##### Given records #####
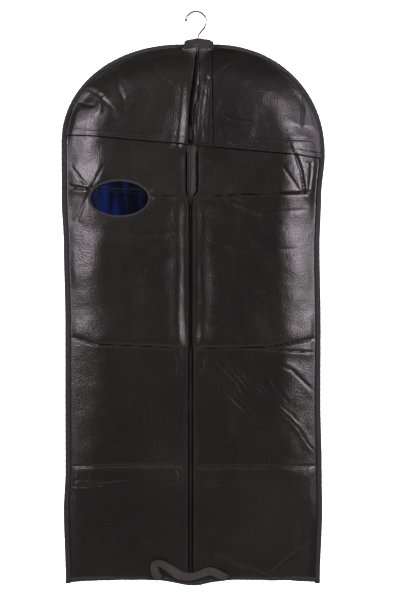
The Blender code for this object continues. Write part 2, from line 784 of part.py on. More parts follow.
pull = boxed(
    "zip_pull",
    (
        (ZIP_X - 0.0024, ZIP_X + 0.0024, PULL_Y - 0.0005, PULL_Y + 0.0005, SLIDER_Z - 0.0005, SLIDER_Z + 0.0005),
        (ZIP_X - 0.0024, ZIP_X - 0.0014, PULL_Y - 0.0005, PULL_Y + 0.0005, SLIDER_Z - 0.0062, SLIDER_Z),
        (ZIP_X + 0.0014, ZIP_X + 0.0024, PULL_Y - 0.0005, PULL_Y + 0.0005, SLIDER_Z - 0.0062, SLIDER_Z),
        (ZIP_X - 0.0026, ZIP_X + 0.0026, PULL_Y - 0.0006, PULL_Y + 0.0006, SLIDER_Z - 0.0270, SLIDER_Z - 0.0048),
    ),
    BLACK_METAL,
    origin=(ZIP_X, PULL_Y, SLIDER_Z),
)
pull.parent = slider
pull.location = (0, PULL_Y - SY, 0)

# ---------------------------------------------------------------- carry handle, a webbing strap sewn into the hem
HANDLE_Z = -1.3185
HANDLE_Y = BIND_FRONT_Y - 0.0034
HANDLE_PATH = ((-0.0830, -1.3165), (-0.0900, -1.3000), (-0.0850, -1.2830), (-0.0640, -1.2830), (-0.0380, -1.2930),
               (-0.0100, -1.2975), (0.0180, -1.2940), (0.0420, -1.2890), (0.0600, -1.2960), (0.0660, -1.3165))


def handle():
    """A flat strap that leaves the hem, lies up on the front and comes back to the hem."""
    fine = []
    for k in range(len(HANDLE_PATH) - 1):
        p0 = HANDLE_PATH[max(k - 1, 0)]
        p1, p2 = HANDLE_PATH[k], HANDLE_PATH[k + 1]
        p3 = HANDLE_PATH[min(k + 2, len(HANDLE_PATH) - 1)]
        for i in range(4):
            t = i / 4
            fine.append(tuple(
                0.5 * (2 * b + (c - a) * t + (2 * a - 5 * b + 4 * c - d) * t * t + (3 * b - a - 3 * c + d) * t ** 3)
                for a, b, c, d in zip(p0, p1, p2, p3)))
    fine.append(HANDLE_PATH[-1])
    verts, faces = [], []
    n = len(fine)
    half = HANDLE_W / 2 * 0.62
    for i, (x, z) in enumerate(fine):
        ax, az = fine[max(i - 1, 0)]
        bx, bz = fine[min(i + 1, n - 1)]
        length = math.hypot(bx - ax, bz - az)
        nx, nz = -(bz - az) / length, (bx - ax) / length
        y1 = HANDLE_Y
        y0 = y1 - HANDLE_T
        verts += [(x - nx * half, y0, z - nz * half), (x - nx * half, y1, z - nz * half),
                  (x + nx * half, y1, z + nz * half), (x + nx * half, y0, z + nz * half)]
    for i in range(n - 1):
        a, b = i * 4, (i + 1) * 4
        for j in range(4):
            k = (j + 1) % 4
            faces.append((a + j, a + k, b + k, b + j))
    faces.append((3, 2, 1, 0))
    faces.append(((n - 1) * 4, (n - 1) * 4 + 1, (n - 1) * 4 + 2, (n - 1) * 4 + 3))
    return new_object("carry_handle", verts, faces, WEBBING, False, origin=(0, HANDLE_Y + 0.0004, HANDLE_Z))


handle()
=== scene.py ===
# Looks of the garment bag: cloth, seams, zip, window, strap and hook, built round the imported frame.
import json
import math

import bmesh
import bpy
import numpy as np
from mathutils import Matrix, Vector, noise

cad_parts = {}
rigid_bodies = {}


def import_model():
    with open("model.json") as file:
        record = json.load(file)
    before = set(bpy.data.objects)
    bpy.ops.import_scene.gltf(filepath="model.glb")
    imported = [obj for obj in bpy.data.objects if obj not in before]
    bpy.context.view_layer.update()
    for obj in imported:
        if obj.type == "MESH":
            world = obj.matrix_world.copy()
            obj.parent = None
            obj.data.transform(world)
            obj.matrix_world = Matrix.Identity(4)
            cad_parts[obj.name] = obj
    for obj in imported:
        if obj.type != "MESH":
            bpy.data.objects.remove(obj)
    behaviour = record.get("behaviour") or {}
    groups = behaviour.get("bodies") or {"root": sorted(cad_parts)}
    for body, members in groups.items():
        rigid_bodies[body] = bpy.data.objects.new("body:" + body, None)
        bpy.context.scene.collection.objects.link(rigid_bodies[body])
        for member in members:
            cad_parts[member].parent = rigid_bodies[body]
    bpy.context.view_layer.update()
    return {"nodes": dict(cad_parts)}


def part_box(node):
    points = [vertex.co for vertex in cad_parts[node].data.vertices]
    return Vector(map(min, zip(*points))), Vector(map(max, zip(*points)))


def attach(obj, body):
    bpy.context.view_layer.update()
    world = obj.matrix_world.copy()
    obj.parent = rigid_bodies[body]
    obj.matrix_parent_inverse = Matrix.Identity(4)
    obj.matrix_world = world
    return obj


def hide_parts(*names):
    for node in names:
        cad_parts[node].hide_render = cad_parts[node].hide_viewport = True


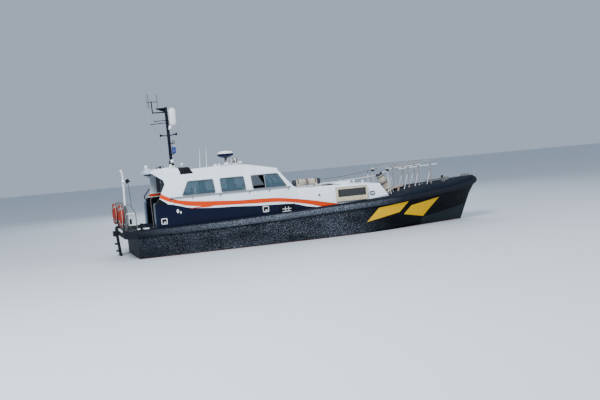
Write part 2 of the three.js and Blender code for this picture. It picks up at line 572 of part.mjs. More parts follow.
// Mast: round pole on a pedestal, with a top plate, a bent aerial arm and two yards.
const MAST_TOP_Z = 5380;
const REFLECTOR = { x: MAST_X + 196, foot: 4680 };
const REFLECTOR_PROFILE = [[0, 0], [60, 0], [110, 50], [138, 110], [138, 560], [110, 620], [60, 660], [0, 660]];
const reflectorShape = (grow) => turned(
  REFLECTOR_PROFILE.map(([r, h]) => [r && r + grow, h]), [REFLECTOR.x, 0, REFLECTOR.foot], 18,
);
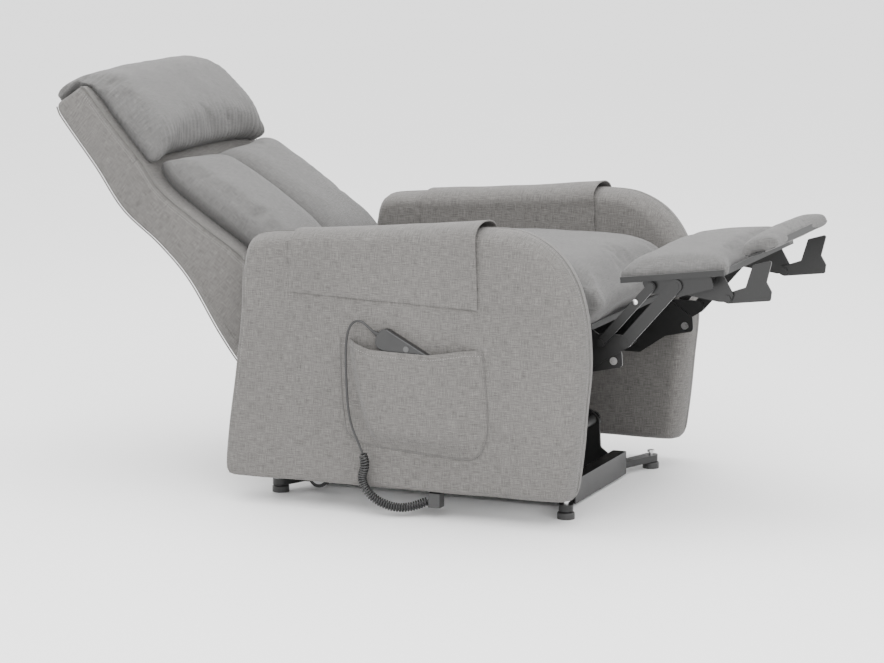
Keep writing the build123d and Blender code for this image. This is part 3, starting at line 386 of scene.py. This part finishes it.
def finish_cloth(piece, body, replaced=(), material=None, lean=0.0, angle=50.0):
    """Weave map, material, smooth shading, slot and the body it rides on."""
    alone(piece)
    bpy.ops.object.shade_smooth_by_angle(angle=math.radians(angle))
    map_weave(piece, lean)
    piece.data.materials.clear()
    piece.data.materials.append(material or CLOTH)
    if replaced:
        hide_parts(*replaced)
    if body:
        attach(piece, body)
    return piece


def ripple(piece, size, height):
    """Gentle unevenness of hand-stretched cloth."""
    spots = points_of(piece)
    lift = numpy.array([noise.noise(Vector(spot) / size) for spot in spots]) * height
    move_to(piece, spots + normals_of(piece) * lift[:, None])


SWELL_FRAMES = 20


def inflate(piece, voxel, cap, held, limit, pressure=4.0):
    """Swells a closed block as a stuffed cover: remesh, cloth pressure, and no point past the cap.
    held is a direction that the swelling never takes, limit the widest half width."""
    apply(piece, "REMESH", mode="VOXEL", voxel_size=voxel)
    start = points_of(piece)
    cloth = piece.modifiers.new("swell", "CLOTH")
    cloth.settings.use_pressure = True
    cloth.settings.uniform_pressure_force = pressure
    cloth.settings.effector_weights.gravity = 0
    cloth.settings.quality = 4
    cloth.point_cache.frame_start, cloth.point_cache.frame_end = 1, SWELL_FRAMES
    for step in range(1, SWELL_FRAMES + 1):
        bpy.context.scene.frame_set(step)
    swollen = piece.evaluated_get(bpy.context.evaluated_depsgraph_get()).to_mesh()
    end = numpy.empty(len(swollen.vertices) * 3)
    swollen.vertices.foreach_get("co", end)
    piece.modifiers.remove(cloth)
    bpy.context.scene.frame_set(1)
    shift = end.reshape(-1, 3) - start
    length = numpy.linalg.norm(shift, axis=1)[:, None] + 1e-9
    shift *= cap * numpy.tanh(length / cap) / length
    held = numpy.array(held) / numpy.linalg.norm(held)
    shift -= numpy.clip(shift @ held, 0, None)[:, None] * held
    end = start + shift
    end[:, 0] = numpy.clip(end[:, 0], -limit, limit)
    move_to(piece, end)
    apply(piece, "SMOOTH", factor=0.5, iterations=2)
    apply(piece, "SUBSURF", levels=1, render_levels=1)


def tuck(spots, depth, foot, rise, amount):
    """Draws a back cushion's sides in where they meet the shell, so that a dark gap stays."""
    low = numpy.clip(1 - (depth - foot) / rise, 0, 1) ** 1.5
    spots[:, 0] *= 1 - amount * low * numpy.clip((numpy.abs(spots[:, 0]) - 0.12) / 0.12, 0, 1)


def block(name, outline, half, count=72, rim=9.0):
    """A closed block over an outline from side to side, with its two rims eased."""
    outline = smooth_line(outline, count, closed=True)
    steps = [(half, rim), (half - rim * 0.35, rim * 0.35), (half - rim, 0.0)]
    rings = [ring(-x, inward(outline, inset)) for x, inset in steps]
    rings += [ring(x, inward(outline, inset)) for x, inset in reversed(steps)]
    return loft(name, rings)


def tube(name, points, radius, material, body, sides=3):
    """Round piping through points, as a mesh."""
    curve = bpy.data.curves.new(name, "CURVE")
    curve.dimensions = "3D"
    curve.bevel_depth, curve.bevel_resolution = radius, sides
    spline = curve.splines.new("POLY")
    spline.points.add(len(points) - 1)
    for spot, place in zip(spline.points, points):
        spot.co = (*place, 1.0)
    curve.use_fill_caps = True
    piece = bpy.data.objects.new(name, curve)
    bpy.context.scene.collection.objects.link(piece)
    alone(piece)
    bpy.ops.object.convert(target="MESH")
    piece = bpy.context.object
    return finish_cloth(piece, body, material=material)


STITCH_SPACING = 5.5      # millimetres
STITCH_HALF_SIZE = (0.0017, 0.00055, 0.0005)


def stitch_row(name, points, out, body):
    """A row of short raised stitches that follows points; out is the cloth's facing at each."""
    run = numpy.array([tuple(place) for place in points])
    facing = numpy.array([tuple(direction) for direction in out])
    passed = numpy.concatenate([[0], numpy.cumsum(numpy.linalg.norm(numpy.diff(run, axis=0), axis=1))])
    count = max(2, int(passed[-1] * 1000 / STITCH_SPACING))
    bpy.ops.object.select_all(action="DESELECT")
    bpy.ops.mesh.primitive_uv_sphere_add(segments=6, ring_count=4, radius=1.0)
    bead = bpy.context.object
    shape = points_of(bead) * STITCH_HALF_SIZE
    faces = [tuple(face.vertices) for face in bead.data.polygons]
    bpy.data.objects.remove(bead)
    spots, polygons = [], []
    for stop in (numpy.arange(count) + 0.5) * passed[-1] / count:
        middle = [numpy.interp(stop, passed, run[:, axis]) for axis in range(3)]
        ahead = [numpy.interp(stop + 0.001, passed, run[:, axis]) for axis in range(3)]
        behind = [numpy.interp(stop - 0.001, passed, run[:, axis]) for axis in range(3)]
        forward = (Vector(ahead) - Vector(behind)).normalized()
        up = Vector([numpy.interp(stop, passed, facing[:, axis]) for axis in range(3)]).normalized()
        aside = up.cross(forward).normalized()
        base = len(spots)
        for x, y, z in shape:
            spots.append(Vector(middle) + forward * x + aside * y + up * z)
        polygons += [tuple(base + index for index in face) for face in faces]
    mesh = bpy.data.meshes.new(name)
    mesh.from_pydata(spots, [], polygons)
    piece = bpy.data.objects.new(name, mesh)
    bpy.context.scene.collection.objects.link(piece)
    return finish_cloth(piece, body, material=THREAD)


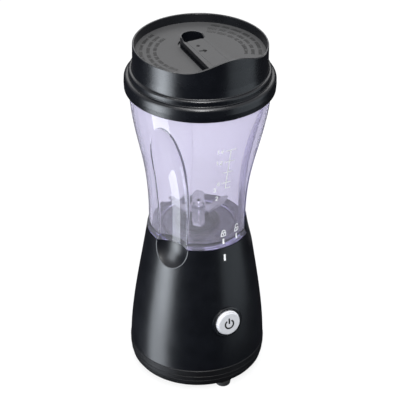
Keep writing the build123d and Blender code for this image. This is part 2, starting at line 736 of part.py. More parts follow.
def lid():
    """Travel lid: skirt, shoulder beads, upper wall, recessed disc, lip and slider block."""
    inner = LID_WALL_RADIUS - LID_WALL
    outline = [(52.6, LID_EDGE), (54.2, LID_EDGE), (54.5, 242.0), (54.25, 248.1), (51.0, 248.4),
               (51.2, 252.6), (48.75, 252.9), (48.35, 258.0), (LID_WALL_RADIUS, LID_RIM),
               (inner, LID_RIM), (inner, LID_DISC), (0, LID_DISC), (0, LID_DISC - 2.0),
               (45.6, LID_DISC - 2.0), (45.2, 262.3), (45.2, 240.8), (46.6, 240.8),
               (47.0, 241.4), (47.0, 247.6), (50.9, 247.6), (52.6, 245.6)]
    rounded = [(54.2, LID_EDGE, 0.7), (54.25, 248.1, 2.7), (51.0, 248.4, 0.4),
               (51.2, 252.6, 1.5), (48.75, 252.9, 0.8), (LID_WALL_RADIUS, LID_RIM, 0.45),
               (inner, LID_RIM, 0.45)]
    body = turned(outline, rounded)
    body += lip_wall()
    gutter = block_shape(LID_DISC - GUTTER_DEPTH, LID_DISC + 1, GUTTER_WIDTH)
    body -= gutter & post(inner - 0.5, 250, 300)
    inside_wall = post(inner + 0.3, 250, 300)
    body += block_shape(LID_DISC - 2, SLIDER_TOP) & inside_wall
    body += scoop_wall()
    body += post(BLOCK_REAR, POCKET_FLOOR - 1.5, LID_DISC, 0, POCKET_CENTRE)
    return cut_lid_openings(body)


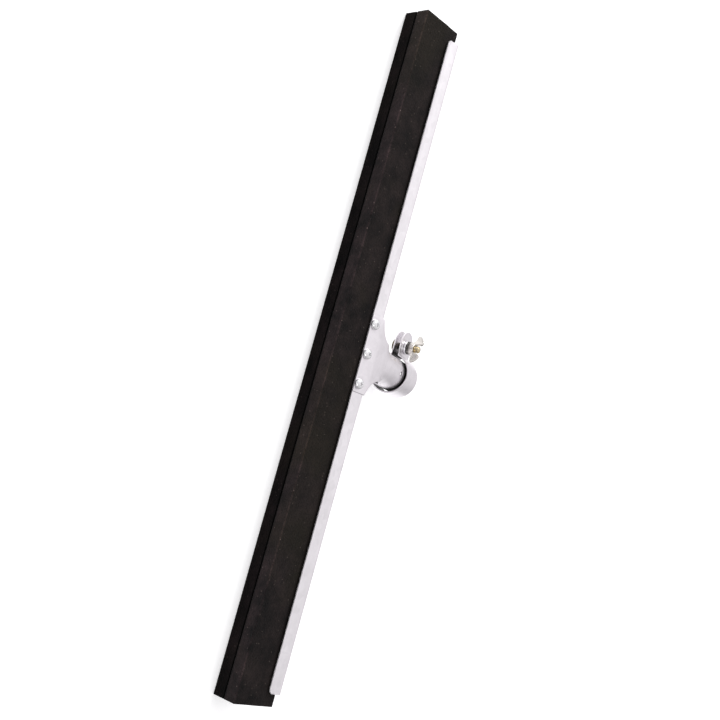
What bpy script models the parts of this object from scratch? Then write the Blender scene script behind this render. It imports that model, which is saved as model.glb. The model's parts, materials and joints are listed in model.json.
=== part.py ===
"""Double-lip floor squeegee head, 550 mm, with a two-shell handle socket and a wing-nut clamp.

The head is modelled upright: X runs along the blades, Y from the front to the back, Z from the
blade tips up to the frame. One empty then lays it on its back, the way it rests on a floor.
"""
import math

import bmesh
import bpy
from mathutils import Matrix, Vector

MM = 0.001
GAP = 0.3 * MM                      # clearance between pieces that touch

# Blades: two strips of foam rubber, side by side in the frame
BLADE_LENGTH = 550 * MM
BLADE_OUTER = 12.1 * MM             # half the thickness of both blades at the tips
BLADE_GRIPPED = 11.7 * MM           # the same, squeezed in the frame
BLADE_SLIT = 0.4 * MM               # half the slit between the blades
BLADE_SWELL_Z = 27.5 * MM           # below this height a blade is at its full thickness

# Frame: a folded sheet-steel channel over the roots of the blades
SHEET = 1.2 * MM
FRAME_LENGTH = 530 * MM
FRAME_HALF_WIDTH = 13.2 * MM
FRAME_BOTTOM = 29.3 * MM
FRAME_TOP = 42.6 * MM
FRAME_FOLD_RADIUS = 3.0 * MM
FRAME_CORNER_RADIUS = 4.5 * MM

# Screws through the socket plates, the frame and the blades
SCREW_SPACING = 24 * MM
SCREW_Z = 33.5 * MM
SCREW_RADIUS = 2.0 * MM
SCREW_HOLE_RADIUS = SCREW_RADIUS + GAP
SCREW_HEAD_RADIUS = 4.3 * MM
SCREW_HEAD_HEIGHT = 2.9 * MM
SCREW_LENGTH = 35 * MM
NUT_ACROSS_FLATS = 7.0 * MM
NUT_HEIGHT = 3.2 * MM
WASHER_RADIUS = 4.5 * MM
WASHER_THICKNESS = 0.8 * MM

# Handle socket: two pressed half shells that run from a flat plate into half a tube
SOCKET_LEAN = math.radians(19)      # the tube leans back from the plane of the blades
SOCKET_BASE_Z = 43 * MM             # where the tube's axis crosses the plane of the blades
SOCKET_RADIUS = 13.9 * MM
SOCKET_FLAT_TO = 12 * MM            # along the axis, where the shells start to curve round
SOCKET_ROUND_AT = 46 * MM           # along the axis, where they have become half tubes
SOCKET_END = 84 * MM
SOCKET_SEAM = 0.5 * MM              # half the slit between the two shells
PLATE_HALF_LENGTH = 31 * MM
NECK_DECAY = 8 * MM                 # how fast the plate narrows above its bend
BEND_REACH = 3 * MM
HANDLE_HOLE_RADIUS = 2.0 * MM
HANDLE_HOLE_AT = 53 * MM

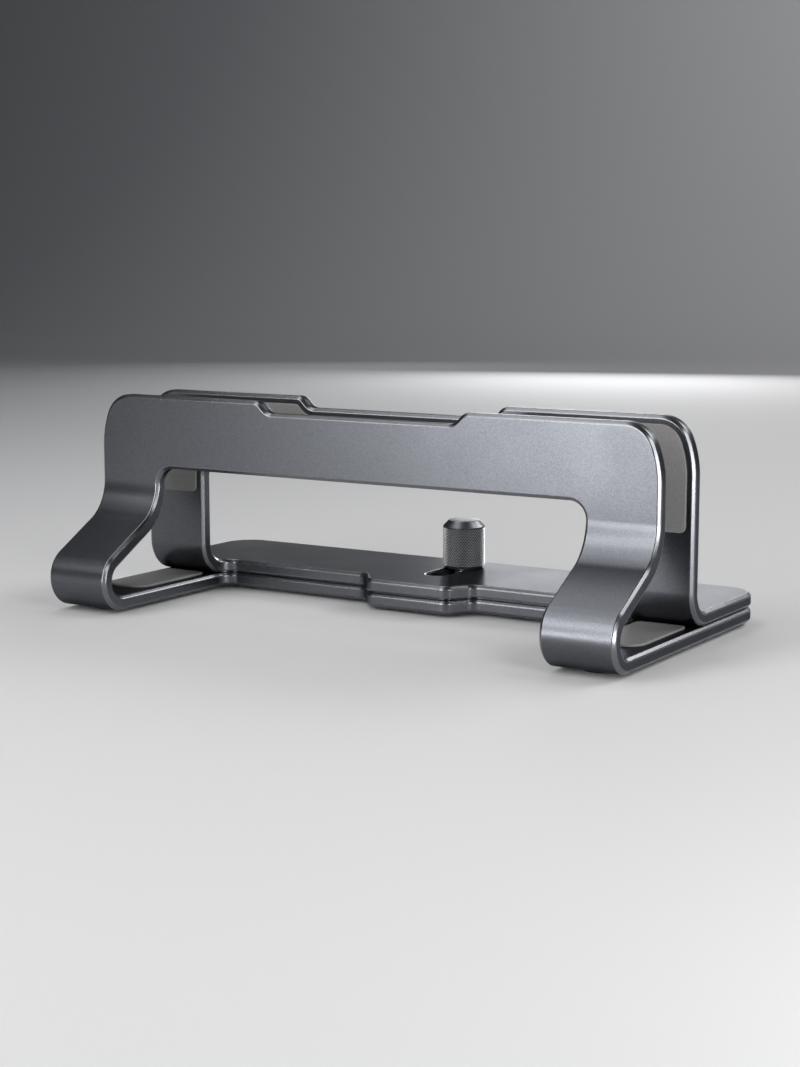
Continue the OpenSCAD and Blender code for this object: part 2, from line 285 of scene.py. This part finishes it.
#####
> What is asked
From the records above, copy out the line with "faces.append((3, 2, 1, 0))", the line with "record = json.load(file)", and every line between them, word for word.

> In response
    faces.append((3, 2, 1, 0))
    faces.append(((n - 1) * 4, (n - 1) * 4 + 1, (n - 1) * 4 + 2, (n - 1) * 4 + 3))
    return new_object("carry_handle", verts, faces, WEBBING, False, origin=(0, HANDLE_Y + 0.0004, HANDLE_Z))


handle()
=== scene.py ===
# Looks of the garment bag: cloth, seams, zip, window, strap and hook, built round the imported frame.
import json
import math

import bmesh
import bpy
import numpy as np
from mathutils import Matrix, Vector, noise

cad_parts = {}
rigid_bodies = {}


def import_model():
    with open("model.json") as file:
        record = json.load(file)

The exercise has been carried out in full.